Cliff Lee, Jered Weaver, Roy Halladay, Mat Latos, Josh Johnson, Shaun Marcum and Justin Verlander are all poised to remain at or below a 1.2 WHIP, and you should pay face value for them. A few guys, like Adam Wainwright, Ted Lilly and Roy Oswalt should still be high-end WHIP pitchers, but be aware that they pitched far beyond their abilities last season.

Finally, let's take a look at the pitchers with the best xWHIP and see if we can find any high value pickups.
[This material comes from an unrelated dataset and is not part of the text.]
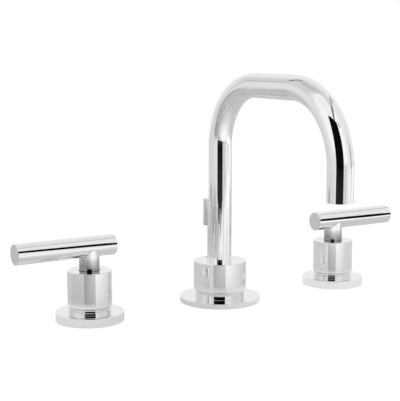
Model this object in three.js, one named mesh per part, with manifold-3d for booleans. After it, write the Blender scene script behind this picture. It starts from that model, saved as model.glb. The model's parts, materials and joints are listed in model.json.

Most of the pitchers with very low xWHIP also had very low WHIP, so you will have a hard time getting them for a good value. James Shields, Scott Baker and Francisco Liriano seem to represent the best values here. Dan Haren and Tim Lincecum are good values in theory, but more than likely you will see people pick them up simply because they have the marquee name, so you may still have to overpay to grab them.

So there you have it. xWHIP and Simple xWHIP. Simple xWHIP, like FIP, is easy to calculate, yet still very powerful. xWHIP is a bit more complex, but accounts for much more and will give you a more accurate view of any specific pitcher, especially an extreme groundball or flyball pitcher.